Elizabeth McCracken’s latest is a raucous tale of eccentrics and oddballs, while Valeria Luiselli’s astonishing new novel suggests we are all strangers in a strange land. Iconoclastic designer Isaac Mizrahi chronicles his quirky rise to fame and fulfillment. And Jen Beagin’s second book centers on an impetuous cleaning lady whose imaginary friend is NPR’s Terry Gross.
Bowlaway by Elizabeth McCracken
Every now and then, a novel reinvents the language of storytelling in dazzling ways: Think of George Saunders’s collage technique in Lincoln in the Bardo, or Helen Oyeyemi’s reimagining of Snow White in Boy, Snow, Bird. Now comes Elizabeth McCracken’s Bowlaway (Ecco), a comic marvel set at the start of the 20th century in which the master stylist uses the offbeat lilt of fairy tales to spin a quintessentially New England saga.
As the novel opens, a middle-aged Bertha Truitt is found in a cemetery in the fictional town of Salford, Massachusetts, disheveled and unconscious, cradling a bowling ball, a candlepin, and 15 pounds of gold. A Black doctor, Leviticus Sprague, rouses her, but she is unable or unwilling to answer questions about her past. Cutting a defiant figure, she eventually marries Sprague and founds Truitt’s Alleys (later renamed Bowlaway), which offers candlepin bowling, a sport Bertha claims (falsely) to have invented. She lures a clique of women to shed their corsets and toss a ball. With her husband, she builds a sprawling octagonal house and conceives a brilliant daughter.
Bertha’s idyll collapses when a bizarre accident triggers a series of tragedies that will ripple from generation to generation, but the novel never loses its buoyancy. With sentences that radiate vigor and joy, McCracken weaves in and out of the minds of her beguiling cast, probing a common history from myriad perspectives and braiding their fates together, from Bertha’s long-lost con-man son—“the bones at the back of his hand stood out in shadow like the ribs on a lady’s fan”—to the Depression-era boy who sneaks swigs of beer, its tang like “bread infused with gold, a flavor inseparable from the way it unlaced his muscles.”
Bertha’s spirit broods over all, including the hired girl whose anguish steers her back to Salford: “It was tempting to believe that if you made yourself small and light, beneath notice, you might be allowed to persist nearly anywhere. But meek women were tossed out and forgotten…. What women needed to do was take up space. Become unbudgeable.”

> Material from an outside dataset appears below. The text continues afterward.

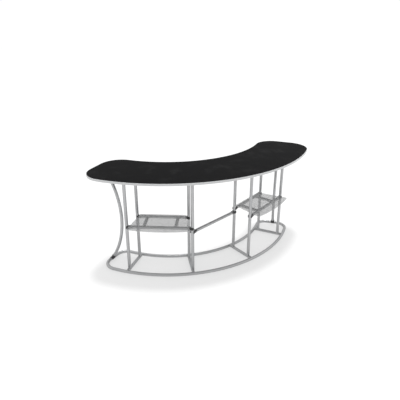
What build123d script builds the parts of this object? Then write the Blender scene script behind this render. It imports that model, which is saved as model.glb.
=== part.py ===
from build123d import *
import os
from math import asin, cos, degrees, radians, sin, tan

# Curved service counter: a bare frame of round tube under a black top, with two
# shelves and one diagonal brace held to the uprights by claw clamps.
# Plan angles are counted from the customer side (-Y), positive towards +X, about
# the arc centre of the rings.  Everything is drawn about that centre and then
# moved so that the origin is on the floor, under the middle of the whole plan.

# ---------------------------------------------------------------- overall sizes
overall_height = 1016.0
ring_front_radius = 1378.0
ring_rear_radius = 1046.0
ladder_pitch = 27.0           # degrees between neighbouring pairs of uprights
ladder_count = 4

# ---------------------------------------------------------------- tubes
tube_radius = 15.0
tube_wall = 2.0
upright_front_inset = 54.0    # front ring centreline to front upright axis
upright_rear_inset = 47.0

# ---------------------------------------------------------------- rings
ring_end_angle_past_ladder = 12.0
ring_front_corner = 120.0     # centreline bend radius
ring_rear_corner = 100.0
joiner_half_length = 40.0
joiner_end_gap = 4.0          # from the joiner's end to the start of the bend
joiner_fit = 0.2
ring_joint_gap = 0.4          # hairline left between the tubes of a ring
bow_sagitta = 160.0
bow_front_shift = 12.0        # the bows' feet stand this far forward of the ring's middle
bow_cope_gap = 1.0            # a bow's coped end stops this short of the tube it stands on
saddle_wall = 3.5
saddle_socket = 52.0          # along the bow, from the ring's centreline
saddle_width = 40.0           # along the ring's end tube
saddle_floor_gap = 8.0

# ---------------------------------------------------------------- counter top
top_thickness = 20.0
top_front_overhang = 165.0    # past the front ring's centreline, at the middle
top_rear_overhang = 81.0
top_front_centre_back = 22.0  # how far the edge's own arc centre lies behind
top_rear_centre_back = 84.0
top_end_angle_past_ring = 2.9
top_end_slant = 10.1          # the end edges lean this much from radial
top_front_corner = 208.0
top_rear_corner = 194.0
edge_band = 3.0
edge_round = 1.2
top_screw_radius = 3.0
top_screw_head_radius = 6.5
top_screw_head_height = 3.5
top_screw_bite = 13.0
top_screw_spacing = 130.0

# ---------------------------------------------------------------- shelves, brace
shelf_height = 473.0          # bar centrelines above the floor
brace_height = 436.0
cross_bar_spacing = 300.0
panel_thickness = 6.0
panel_side_gap = 1.5          # degrees between panel side and upright line
panel_front_reach = 86.0      # past the front upright's radius
panel_rear_reach = 13.0
panel_corner = 14.0

# ---------------------------------------------------------------- claw clamps
slide_gap = 0.3               # clearance between parts that move past each other
pin_clearance = 0.05
clamp_half_height = 12.0
core_half_width = 5.0
jaw_thickness = 5.7
jaw_core_gap = 1.5
clamp_body_length = 37.0
pivot_reach = 19.0
knuckle_radius = 4.7
lug_radius = 4.4
lug_half_height = 4.0
pivot_pin_radius = 2.0
screw_head_radius = 4.2
screw_head_height = 2.3
jaw_screw_radius = 1.9
jaw_screw_head = 2.0
jaw_screw_reach = 12.5
shoulder_thickness = 5.0
spigot_length = 30.0
spigot_fit = 0.2
fixed_hook_end = 100.0        # degrees round the upright from the bar's side
swing_hook_start = 27.0
swing_hook_end = 125.0

# ---------------------------------------------------------------- snap buttons
button_radius = 4.0
button_proud = 3.0
button_length = 14.0
button_flange = 1.0
button_flange_thickness = 1.5
button_travel = 5.0
button_offset = 18.0          # along the tube from the joint

# ---------------------------------------------------------------- derived
top_underside = overall_height - top_thickness
base_height = tube_radius
top_ring_height = top_underside - tube_radius
last_ladder = ladder_pitch * (ladder_count - 1) / 2
ladder_angles = [ladder_pitch * i - last_ladder for i in range(ladder_count)]
ring_end_angle = last_ladder + ring_end_angle_past_ladder
front_turn = degrees(asin(ring_front_corner / (ring_front_radius - ring_front_corner)))
rear_turn = degrees(asin(ring_rear_corner / (ring_rear_radius + ring_rear_corner)))
joint_reach = joiner_half_length + joiner_end_gap
ring_joint_angle = ring_end_angle - max(
    front_turn + degrees(joint_reach / ring_front_radius),
    rear_turn + degrees(joint_reach / ring_rear_radius),
)
front_upright_radius = ring_front_radius - upright_front_inset
rear_upright_radius = ring_rear_radius + upright_rear_inset
bow_station = (ring_front_radius + ring_rear_radius) / 2 + bow_front_shift
bore_radius = tube_radius - tube_wall
joiner_radius = bore_radius - joiner_fit
button_tip = tube_radius + button_proud
levels = {"base": base_height, "top": top_ring_height}
middle = Vector(0, 0, 0)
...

Bowlaway survives as outsiders join the Truitts and Spragues and decades fold into each other. All the while McCracken circles back to the mystery of Bertha—who was she; how was she? With allusions to suffrage marches and UFOs, McCracken’s narrative rolls a strike right through the heart of the American epic. —Hamilton Cain
Lost Children Archive by Valeria Luiselli
In Valeria Luiselli’s Lost Children Archive (Knopf), a couple who met producing an oral history of New York City take to the road with their young son and daughter to pursue their respective obsessions. He’s tracing the fate of the last free Apaches; she’s desperate to learn what’s happened to a pair of immigrant sisters who’ve gone missing somewhere along the U.S. southern border. As they make their way west, stopping at funky motels and cabins, the kids struggle to make sense of their parents’ growing alienation from each other. To gain their attention, the boy hatches a radical plan that drives them further apart.
Luiselli long ago proved she’s a master of formal experimentation: a fiction writer, yes, but with a reporter’s instincts. As she did in The Story of My Teeth, an absurdist novel she wrote in collaboration with laborers at a Mexico City juice factory, Luiselli confronts many big-picture questions in Lost Children Archive: What does it mean to be American? To what lengths should we go to bear witness? Will history ever stop repeating itself?
Luiselli’s nonlinear style and rotating viewpoints help draw parallels between our immigration crisis and historical atrocities, bringing large ideas about nationhood to a knife’s point. All the while, her language is so transporting, it stops you time and again: “We fell in love—completely, irrationally…and headfirst, like a rock might fall in love with a bird.”
Not since Lolita has a road trip so brilliantly captured the dark underbelly of the American dream, the gulf between its promise and reality. —Carmen Maria Machado
IM by Isaac Mizrahi
Back in the ’90s, when Isaac Mizrahi was already a fledgling celebrity, fashion insiders quibbled over whether he was a true designer or a dabbler who liked the limelight. By the end of his candid, well-wrought memoir, IM (Flatiron), Mizrahi puts the matter to rest, pronouncing he is “a performer, a writer,” but one “trapped in the body of a fashion designer.”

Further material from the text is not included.